— START —

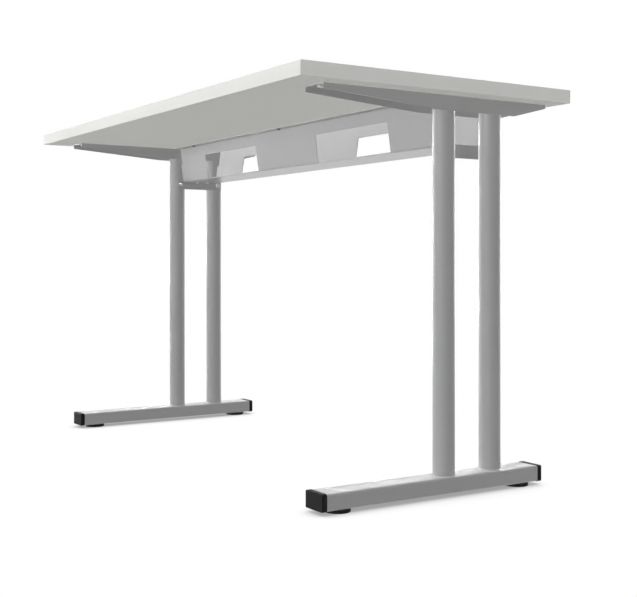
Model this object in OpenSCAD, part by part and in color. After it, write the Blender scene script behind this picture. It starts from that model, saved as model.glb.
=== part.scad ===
// Desk on two C-shaped steel legs, with a folded steel cable tray under the desktop.
// X runs to the user's right, Y to the back and Z up; the user sits at the -Y side.
// The origin lies on the floor, under the middle of the desktop. All sizes are in millimetres.

/* [Desktop] */
// Width of the desktop, left to right
top_w = 1200; // [900:10:1800]
// Depth of the desktop, front to back
top_d = 600; // [560:10:900]
// Thickness of the desktop
top_t = 25; // [22:1:38]
// Height of the desktop's upper face above the floor
desk_h = 740; // [650:5:850]
// Thickness of the plastic edge band
band_t = 2; // [1:0.1:3]
// Rounding along the long corners of the edge band
band_r = 0.8; // [0.2:0.1:0.9]

/* [Columns] */
// Distance from the desktop's end to the middle of the leg
leg_inset = 62; // [45:1:120]
// Distance from the desktop's rear edge to the rear column's axis
column_setback = 144; // [130:2:170]
// Distance between the axes of the two columns of a leg
column_pitch = 110; // [100:1:140]
// Outer diameter of a column
column_d = 40; // [32:1:45]
// Wall of the column tube
column_wall = 2; // [1.5:0.1:3]
// Leg length of the fillet weld round each column end
weld_leg = 2.4; // [1.5:0.1:4]

/* [Feet] */
// Width of the foot tube
foot_w = 50; // [46:1:60]
// Height of the foot tube
foot_h = 29; // [25:1:40]
// Wall of the foot tube
foot_wall = 2; // [1.5:0.1:3]
// Outer corner radius of the foot tube
foot_r = 4; // [3.2:0.1:6]
// Distance from the desktop's front edge to the foot's front end
foot_inset_front = 66; // [30:1:160]
// Distance from the desktop's rear edge to the foot's rear end
foot_inset_rear = 37; // [10:1:50]
// Thickness of the visible end of a foot cap
cap_t = 9.6; // [6:0.1:12]
// How far a foot cap stands out past the tube, all round
cap_proud = 0.8; // [0:0.1:1.5]
// Rounding of a foot cap's outer edges
cap_r = 1.6; // [1:0.1:4]
// Length of the cap's spigot inside the tube
spigot_len = 18; // [12:1:24]
// Wall of the cap's spigot
spigot_wall = 1.8; // [1.2:0.1:2.6]
// Play between the spigot's ribs and the tube
spigot_play = 0.15; // [0.05:0.05:0.4]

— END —

▸ Aim: Repeat the material word for word, in full.

▸ Correct result:
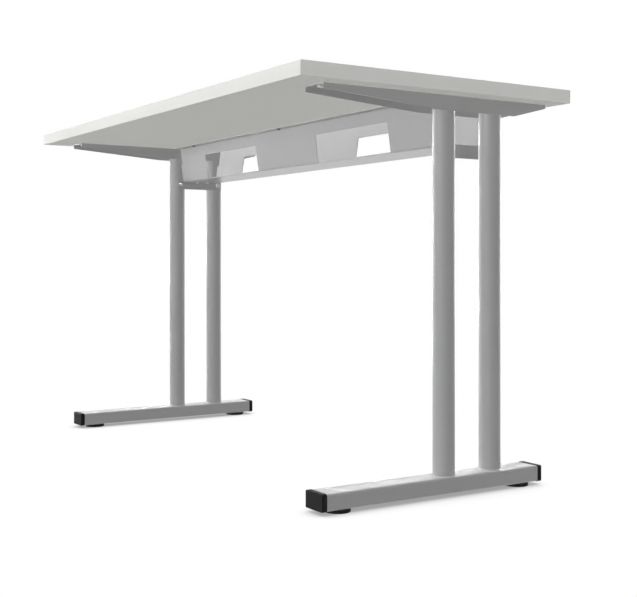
Model this object in OpenSCAD, part by part and in color. After it, write the Blender scene script behind this picture. It starts from that model, saved as model.glb.
=== part.scad ===
// Desk on two C-shaped steel legs, with a folded steel cable tray under the desktop.
// X runs to the user's right, Y to the back and Z up; the user sits at the -Y side.
// The origin lies on the floor, under the middle of the desktop. All sizes are in millimetres.

/* [Desktop] */
// Width of the desktop, left to right
top_w = 1200; // [900:10:1800]
// Depth of the desktop, front to back
top_d = 600; // [560:10:900]
// Thickness of the desktop
top_t = 25; // [22:1:38]
// Height of the desktop's upper face above the floor
desk_h = 740; // [650:5:850]
// Thickness of the plastic edge band
band_t = 2; // [1:0.1:3]
// Rounding along the long corners of the edge band
band_r = 0.8; // [0.2:0.1:0.9]

/* [Columns] */
// Distance from the desktop's end to the middle of the leg
leg_inset = 62; // [45:1:120]
// Distance from the desktop's rear edge to the rear column's axis
column_setback = 144; // [130:2:170]
// Distance between the axes of the two columns of a leg
column_pitch = 110; // [100:1:140]
// Outer diameter of a column
column_d = 40; // [32:1:45]
// Wall of the column tube
column_wall = 2; // [1.5:0.1:3]
// Leg length of the fillet weld round each column end
weld_leg = 2.4; // [1.5:0.1:4]

/* [Feet] */
// Width of the foot tube
foot_w = 50; // [46:1:60]
// Height of the foot tube
foot_h = 29; // [25:1:40]
// Wall of the foot tube
foot_wall = 2; // [1.5:0.1:3]
// Outer corner radius of the foot tube
foot_r = 4; // [3.2:0.1:6]
// Distance from the desktop's front edge to the foot's front end
foot_inset_front = 66; // [30:1:160]
// Distance from the desktop's rear edge to the foot's rear end
foot_inset_rear = 37; // [10:1:50]
// Thickness of the visible end of a foot cap
cap_t = 9.6; // [6:0.1:12]
// How far a foot cap stands out past the tube, all round
cap_proud = 0.8; // [0:0.1:1.5]
// Rounding of a foot cap's outer edges
cap_r = 1.6; // [1:0.1:4]
// Length of the cap's spigot inside the tube
spigot_len = 18; // [12:1:24]
// Wall of the cap's spigot
spigot_wall = 1.8; // [1.2:0.1:2.6]
// Play between the spigot's ribs and the tube
spigot_play = 0.15; // [0.05:0.05:0.4]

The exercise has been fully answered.